Fischer praised the development of the BoE’s Financial Policy Committee as a “leading model” for financial oversight. He had also learned from his experience in Israel – a relatively small, open economy – about the tendency of global banks to withdraw capital from branches in other countries to fund themselves in their home country when they experienced tight capital, so appearing to favour subsidiarisation of foreign banks.
Fischer and independence
Fischer surprised many when he resigned from his post at the Fed for “personal reasons” on October 13, 2017 – some eight months before the expiry of his term. While taking on a position as an adviser to BlackRock and making a few speeches, he was less often seen in public, and appears to have spent more time with his family, before ultimately taking on a role as a director at Bank Hapoalim, Israel’s largest bank.
But just as he had done when he was at the Fed, Fischer strongly argued in favour of the autonomy of central banks to pursue monetary and financial stability goals. Back in 2015, Fischer said: “Central bankers have had to make use of their tools – some of them not used previously – to meet unprecedented challenges.
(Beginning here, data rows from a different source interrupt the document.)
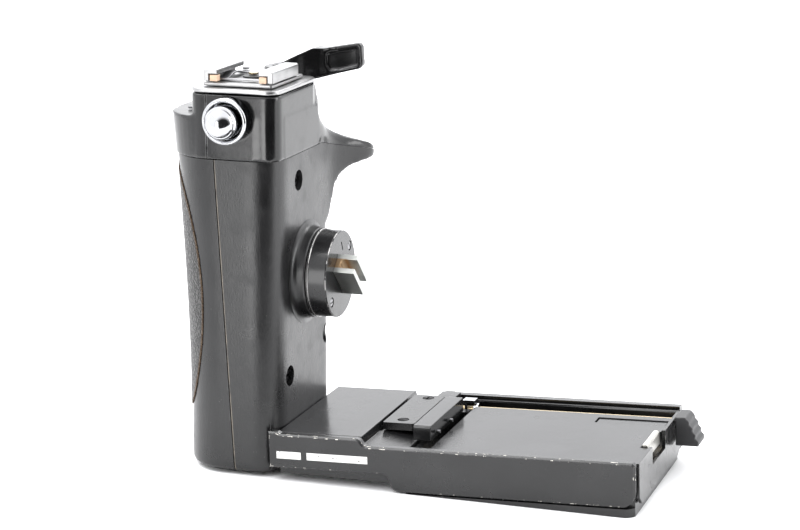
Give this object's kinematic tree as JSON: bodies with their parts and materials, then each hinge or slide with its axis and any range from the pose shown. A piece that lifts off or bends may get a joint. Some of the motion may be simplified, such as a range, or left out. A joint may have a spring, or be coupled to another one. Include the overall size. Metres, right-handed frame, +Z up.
{
  "type": "camera speed grip",
  "caption": "Upright camera hand grip with accessory shoe, wind lever, shutter release and drive coupling, joined to a low tray that a camera body locks into.",
  "frame": {"origin": "centre of the bounding box at the level of the underside", "axes": "+Z up; +X from the grip towards the far end of the tray; +Y to the rear, towards the thumb rest"},
  "size_m": [0.153, 0.0764, 0.1233],
  "materials": {
    "satin_enamel": "satin black",
    "gloss_enamel": "gloss black",
    "leatherette": "pebbled",
    "bright_alloy": "satin bright",
    "chrome": "polished",
    "zinc": "dull cast",
    "brass": "worn",
    "steel": "blackened",
    "black_plastic": "matt",
    "beige_plastic": "matt"
  },
  "bodies": {
    "grip_and_tray": {"inner_housing": "satin_enamel", "outer_housing": "satin_enamel", "coupling_boss": "satin_enamel", "base_block": "satin_enamel", "tray_pan": "satin_enamel", "tray_floor": "satin_enamel", "slide_cover": "satin_enamel", "top_cover": "gloss_enamel", "palm_cap": "gloss_enamel", "front_plate": "gloss_enamel", "screw_bar": "gloss_enamel", "locating_strip": "gloss_enamel", "rear_rail": "gloss_enamel", "end_wall": "gloss_enamel", "palm_panel": "leatherette", "rim_plate": "bright_alloy", "shoe_base": "bright_alloy", "shoe_rail_0": "bright_alloy", "shoe_rail_1": "bright_alloy", "release_collar": "chrome", "shoe_contact": "brass", "contact_pin_0": "brass", "contact_pin_1": "brass", "tripod_socket": "brass", "shoulder_pin": "steel", "shoe_spring": "steel", "shoe_screw_0": "steel", "shoe_screw_1": "steel", "release_spring": "steel", "housing_screw_top": "steel", "housing_screw_mid": "steel", "housing_screw_low": "steel", "bar_screw_0": "steel", "bar_screw_1": "steel", "shoe_insulator": "black_plastic", "shoe_stop_0": "beige_plastic", "shoe_stop_1": "beige_plastic"},
    "wind_lever": {"lever_arm": "gloss_enamel", "lever_cap": "steel", "lever_collar": "steel", "lever_shaft": "steel"},
    "drive": {"drive_shaft": "steel"},
    "coupling": {"coupling_drum": "gloss_enamel", "coupling_dog": "zinc", "drum_screw_0": "steel", "drum_screw_1": "steel"},
    "release": {"release_button": "chrome"},
    "lock": {"lock_rod": "brass", "lock_knob": "black_plastic", "lock_collar": "chrome", "lock_hook": "chrome", "lock_link": "steel", "lock_catch": "bright_alloy"}
  },
  "joints": [
    {"name": "wind_lever_turn", "type": "hinge", "parent": "grip_and_tray", "child": "wind_lever", "pos_m": [-0.05094, 0.01515, 0.115], "axis": [0, 0, 1], "range_deg": [0, 165], "stiffness_Nm_per_rad": 0.02, "springref_deg": -17.19},
    {"name": "drive_turn", "type": "hinge", "parent": "grip_and_tray", "child": "drive", "pos_m": [-0.05394, -0.00285, 0.08], "axis": [0, 0, 1], "range_deg": [-91, 1]},
    {"name": "drum_turn", "type": "hinge", "parent": "grip_and_tray", "child": "coupling", "pos_m": [-0.03094, -0.00285, 0.0565], "axis": [1, 0, 0], "range_deg": [-1, 91]},
    {"name": "release_press", "type": "slide", "parent": "grip_and_tray", "child": "release", "axis": [0, 1, 0], "range_m": [0, 0.0025], "stiffness_N_per_m": 300, "springref_m": -0.002},
    {"name": "lock_slide", "type": "slide", "parent": "grip_and_tray", "child": "lock", "axis": [0.9993, 0, 0.0384], "range_m": [0, 0.0035], "stiffness_N_per_m": 400, "springref_m": -0.002}
  ],
  "couplings": [
    {"joint": "drive_turn", "follows": "wind_lever_turn", "ratio": -0.54546},
    {"joint": "drum_turn", "follows": "wind_lever_turn", "ratio": 0.54546}
  ]
}
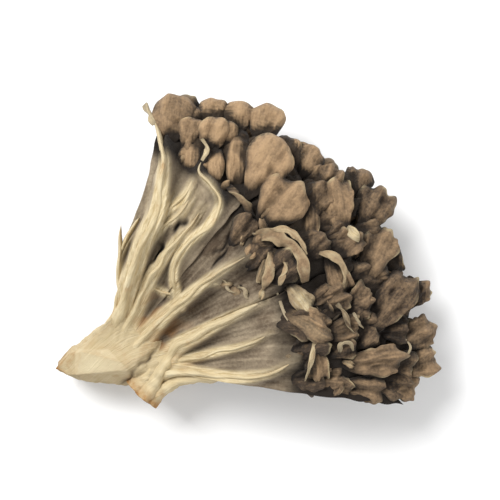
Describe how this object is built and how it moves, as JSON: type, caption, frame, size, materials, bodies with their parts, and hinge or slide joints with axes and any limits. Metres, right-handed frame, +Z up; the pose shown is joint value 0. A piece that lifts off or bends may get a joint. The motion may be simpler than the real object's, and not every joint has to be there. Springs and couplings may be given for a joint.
{
  "type": "dried maitake mushroom piece",
  "caption": "Dried maitake wedge lying flat: a cream cut stem splits into fin-like ribs, with grey-brown fronds of overlapping cap lobes fanned out in tiers.",
  "frame": {"origin": "centre of the bounding box's base, on the surface that the piece lies on", "axes": "+Z up from the surface; +X along the longest extent, from the cut stem towards the caps; +Y towards the fan's upper edge"},
  "size_m": [0.0933, 0.0753, 0.0309],
  "materials": {
    "stem": "dry matt cream flesh",
    "cap_top": "dry matt grey-brown skin",
    "cap_middle": "dry matt darker brown skin",
    "cap_lower": "dry matt grey skin"
  },
  "bodies": {
    "root": {"stem": "stem", "top_frond_1": "cap_top", "top_frond_2": "cap_top", "top_frond_3": "cap_top", "middle_frond_1": "cap_middle", "middle_frond_2": "cap_middle", "middle_frond_3": "cap_middle", "lower_frond_1": "cap_lower", "lower_frond_2": "cap_lower", "lower_frond_3": "cap_lower"}
  },
  "joints": []
}
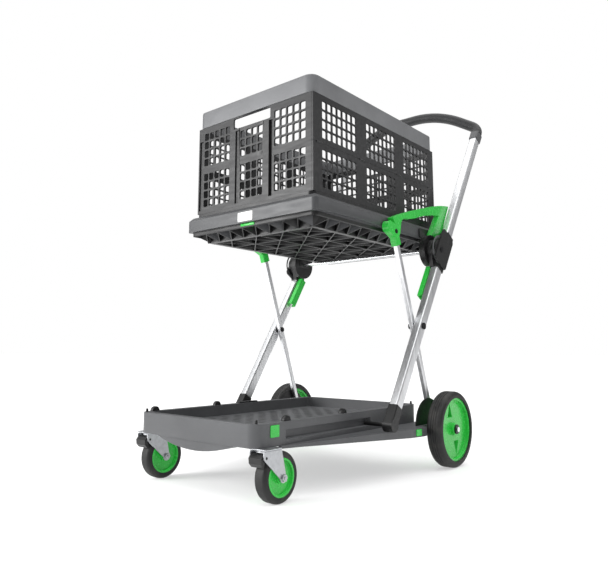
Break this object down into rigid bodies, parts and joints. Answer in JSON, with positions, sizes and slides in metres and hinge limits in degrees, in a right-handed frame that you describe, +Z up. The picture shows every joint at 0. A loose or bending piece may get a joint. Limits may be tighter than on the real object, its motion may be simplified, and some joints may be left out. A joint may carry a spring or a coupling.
{
  "type": "folding shopping cart",
  "caption": "Two-level folding cart on two castors and two rear wheels, with a scissor frame, a tilting bow handle and a lift-off grid-walled crate.",
  "frame": {"origin": "on the floor under the middle of the cart's overall box", "axes": "+Z up, -Y forwards to the castors, +Y back to the handle, +X across to the cart's left"},
  "size_m": [0.557, 0.9133, 1.04],
  "materials": {
    "base_plastic": "fine moulded texture",
    "deck_plastic": "fine moulded texture",
    "rim_plastic": "satin moulded",
    "crate_plastic": "satin moulded",
    "zinc_steel": "zinc plated pressing",
    "green_plastic": "gloss moulded",
    "tyre_rubber": "matt rubber",
    "anodised_tube": "satin anodised extrusion",
    "bright_rod": "bright drawn bar",
    "black_bolts": "black coated",
    "grip_rubber": "soft-touch moulded",
    "cap_plastic": "satin moulded",
    "black_plastic": "moulded nylon"
  },
  "bodies": {
    "base": {"base_tray": "base_plastic", "side_inserts": "green_plastic", "rear_axle": "bright_rod", "axle_caps": "black_plastic", "leg_ear_left": "black_plastic", "leg_ear_right": "black_plastic", "castor_plate_left": "zinc_steel", "castor_plate_right": "zinc_steel"},
    "castor_left": {"castor_fork_left": "zinc_steel", "castor_axle_left": "zinc_steel"},
    "castor_wheel_left": {"castor_hub_left": "green_plastic", "castor_tyre_left": "tyre_rubber"},
    "pedal_left": {"brake_pedal_left": "black_plastic"},
    "rear_wheel_left": {"rear_hub_left": "green_plastic", "rear_tyre_left": "tyre_rubber"},
    "lever_left": {"release_lever_left": "green_plastic"},
    "castor_right": {"castor_fork_right": "zinc_steel", "castor_axle_right": "zinc_steel"},
    "castor_wheel_right": {"castor_hub_right": "green_plastic", "castor_tyre_right": "tyre_rubber"},
    "pedal_right": {"brake_pedal_right": "black_plastic"},
    "rear_wheel_right": {"rear_hub_right": "green_plastic", "rear_tyre_right": "tyre_rubber"},
    "lever_right": {"release_lever_right": "green_plastic"},
    "legs": {"leg_bolts": "black_bolts", "leg_left": "anodised_tube", "leg_right": "anodised_tube", "leg_block_left": "green_plastic", "leg_block_right": "green_plastic"},
    "tubes": {"lower_tube_left": "anodised_tube", "lower_tube_right": "anodised_tube", "foot_socket_left": "black_plastic", "foot_socket_right": "black_plastic", "joint_housing_left": "black_plastic", "joint_housing_right": "black_plastic"},
    "deck": {"deck": "deck_plastic", "cross_rod": "bright_rod", "joint_disc_left": "black_plastic", "joint_disc_right": "black_plastic", "side_arm_left": "green_plastic", "side_arm_right": "green_plastic"},
    "latch": {"deck_latch": "green_plastic"},
    "handle": {"handle_grip": "grip_rubber", "handle_joint_left": "black_plastic", "handle_joint_right": "black_plastic", "upper_tube_left": "anodised_tube", "upper_tube_right": "anodised_tube", "grip_cap_left": "cap_plastic", "grip_cap_right": "cap_plastic"},
    "crate": {"crate_floor": "crate_plastic", "crate_rim": "rim_plastic", "crate_side_left_lower": "crate_plastic", "crate_side_left_upper": "crate_plastic", "crate_side_right_lower": "crate_plastic", "crate_side_right_upper": "crate_plastic"},
    "crate_front": {"crate_end_front": "crate_plastic"},
    "crate_rear": {"crate_end_rear": "crate_plastic"}
  },
  "joints": [
    {"name": "leg_fold", "type": "hinge", "parent": "base", "child": "legs", "pos_m": [0, 0.12557, 0.112], "axis": [1, 0, 0], "range_deg": [0, 57.5]},
    {"name": "tube_fold", "type": "hinge", "parent": "legs", "child": "tubes", "pos_m": [0, 0.04643, 0.3375], "axis": [1, 0, 0], "range_deg": [-104.14, 0]},
    {"name": "deck_level", "type": "hinge", "parent": "tubes", "child": "deck", "pos_m": [0, 0.14402, 0.535], "axis": [1, 0, 0], "range_deg": [0, 51.47]},
    {"name": "handle_fold", "type": "hinge", "parent": "tubes", "child": "handle", "pos_m": [0, 0.14402, 0.535], "axis": [-1, 0, 0], "range_deg": [-75, 0]},
    {"name": "crate_lift", "type": "slide", "parent": "deck", "child": "crate", "axis": [0, 0, 1], "range_m": [0, 0.35]},
    {"name": "crate_front_fold", "type": "hinge", "parent": "crate", "child": "crate_front", "pos_m": [0, -0.29557, 0.8327], "axis": [1, 0, 0], "range_deg": [0, 85]},
    {"name": "crate_rear_fold", "type": "hinge", "parent": "crate", "child": "crate_rear", "pos_m": [0, 0.23242, 0.8327], "axis": [-1, 0, 0], "range_deg": [0, 85]},
    {"name": "latch_press", "type": "slide", "parent": "deck", "child": "latch", "axis": [0, 1, 0], "range_m": [0, 0.004], "stiffness_N_per_m": 600, "springref_m": -0.002},
    {"name": "castor_swivel_left", "type": "hinge", "parent": "base", "child": "castor_left", "pos_m": [0.172, -0.42557, 0.1], "axis": [0, 0, 1], "continuous": true},
    {"name": "castor_roll_left", "type": "hinge", "parent": "castor_left", "child": "castor_wheel_left", "pos_m": [0.172, -0.39658, 0.0475], "axis": [1, 0, 0], "continuous": true},
    {"name": "brake_left", "type": "hinge", "parent": "castor_left", "child": "pedal_left", "pos_m": [0.172, -0.44257, 0.088], "axis": [1, 0, 0], "range_deg": [0, 14]},
    {"name": "rear_roll_left", "type": "hinge", "parent": "base", "child": "rear_wheel_left", "pos_m": [0.2565, 0.14442, 0.09], "axis": [1, 0, 0], "continuous": true},
    {"name": "castor_swivel_right", "type": "hinge", "parent": "base", "child": "castor_right", "pos_m": [-0.172, -0.42557, 0.1], "axis": [0, 0, 1], "continuous": true},
    {"name": "castor_roll_right", "type": "hinge", "parent": "castor_right", "child": "castor_wheel_right", "pos_m": [-0.172, -0.39658, 0.0475], "axis": [1, 0, 0], "continuous": true},
    {"name": "brake_right", "type": "hinge", "parent": "castor_right", "child": "pedal_right", "pos_m": [-0.172, -0.44257, 0.088], "axis": [1, 0, 0], "range_deg": [0, 14]},
    {"name": "rear_roll_right", "type": "hinge", "parent": "base", "child": "rear_wheel_right", "pos_m": [-0.2565, 0.14442, 0.09], "axis": [1, 0, 0], "continuous": true},
    {"name": "release_left", "type": "hinge", "parent": "tubes", "child": "lever_left", "pos_m": [0.2138, 0.14108, 0.48326], "axis": [-1, 0, 0], "range_deg": [0, 10], "stiffness_Nm_per_rad": 0.8, "springref_deg": -11.46},
    {"name": "release_right", "type": "hinge", "parent": "tubes", "child": "lever_right", "pos_m": [-0.2138, 0.14108, 0.48326], "axis": [-1, 0, 0], "range_deg": [0, 10], "stiffness_Nm_per_rad": 0.8, "springref_deg": -11.46}
  ],
  "couplings": [
    {"joint": "tube_fold", "follows": "leg_fold", "ratio": -1.8059},
    {"joint": "deck_level", "follows": "leg_fold", "ratio": 0.88986}
  ]
}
Without the independence to pursue their mandates, this work would have been impossible.”
Fischer continued to vocalise his views at a time when Fed independence was starting to be called into question in 2017 by then-president Donald Trump. Fischer spoke out for independence based on the 20-year experience of the BoE in one of his last speeches while at the Fed. And did so succinctly two years later, after having left the Fed, during an MIT lecture: “Should a central bank be independent? The answer is yes.”